Honda’s VTEC enjoyed popularity with its fans because of the dramatic rush of power that occurred when the engine switches to the high-speed cam profiles, but the BMW system operates invisibly. The engine is always optimized for the power demands but there is never any unexpected change in the way it delivers that power, which is surely preferable for a motorcycle.

Power delivery is also metered by other BMW technology, in this case, a traction control system. BMW’s Dynamic Traction Control system is standard on the R 1250 R, providing a safety net that prevents unintended wheelspin. I never knowingly invoked the system during my test rides on dry highways.

However, there was a diversion up a steep gravel driveway in pursuit of a rural winery’s wood-fired pizza and I was impressed by the bike’s traction in that tricky situation, so maybe the system did provide some subtle assistance. The pizza was worth the effort.

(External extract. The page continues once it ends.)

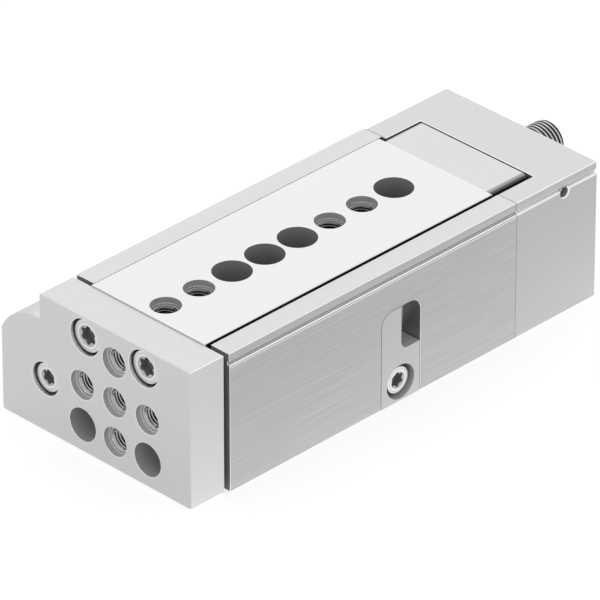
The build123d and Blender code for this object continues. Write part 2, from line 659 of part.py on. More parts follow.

The R 1250 R also has standard anti-lock brakes and a dynamic brake control system that kills engine power when the rider is braking hard. Sometimes in a panic stop some riders inadvertently twist the throttle open while squeezing the lever for the front brakes, so BMW lets the computer override the throttle-by-wire request under these circumstances to improve the chance of stopping short of a collision.

This is what is referred to as a naked sport bike because it lacks the windshield and body panels of a full-on sport bike. That is also available in the form of the R 1250 RS, but the R 1250 R is the potentially more broadly appealing model thanks to its comfortable seating position and wide, flat handlebar that makes no race bike pretensions.

Despite the absence of full bodywork, the R 1250 R’s angular headlight and tail panel lend the bike a menacing look. That headlight is just one example of BMW’s application of technology to its two-wheelers. The R 1250 R’s headlight is an LED unit that provides a powerful white light on the road ahead. More interestingly, there is an optional dynamic system for the headlight that varies the lighting pattern in turns, depending on the bike’s lean angle so that it keeps putting light onto the pavement even as the light rotates when the bike tilts.

Manual control of the headlight isn’t as good. BMW likes to vary the configuration of the switches on its motorcycles from industry norms. For many years, the company employed separate buttons on the left and right handlebars to activate the turn signal for each respective direction rather than a single thumb lever on the right handgrip that the rider flicks in the direction of the intended turn.

But BMW eventually came around to join the rest of the industry with the typical turn signal switch. However, on the R 1250 R, the company has added switches to control functions on the dashboard display screen, and one of those is in the spot on the left handgrip where there is normally a rocker switch for high beams. The R 1250 R’s high beam switch is moved around nearly to the back side of the left grip, out of sight.

An owner will surely get used to reaching for it there, but it seems like new switches should be the ones that get put in unfamiliar places while the existing ones like for the high beams should stay where riders expect to find them.

BMW nails all the details that matter, with fantastic progressive throttle response, smooth shifting, and taut suspension that maintains good control even while carrying a passenger on the comfortable rear seat. The R 1250 R marks a dramatic upgrade in comfort and ease of casual cruising from my usual 600 cc sportbike, making it an appealing graduation path for riders who may feel they’ve outgrown their middleweight bike.

Most importantly, the R 1250 R passes the fun test, ensuring that riders return home wearing smiles behind their face shields.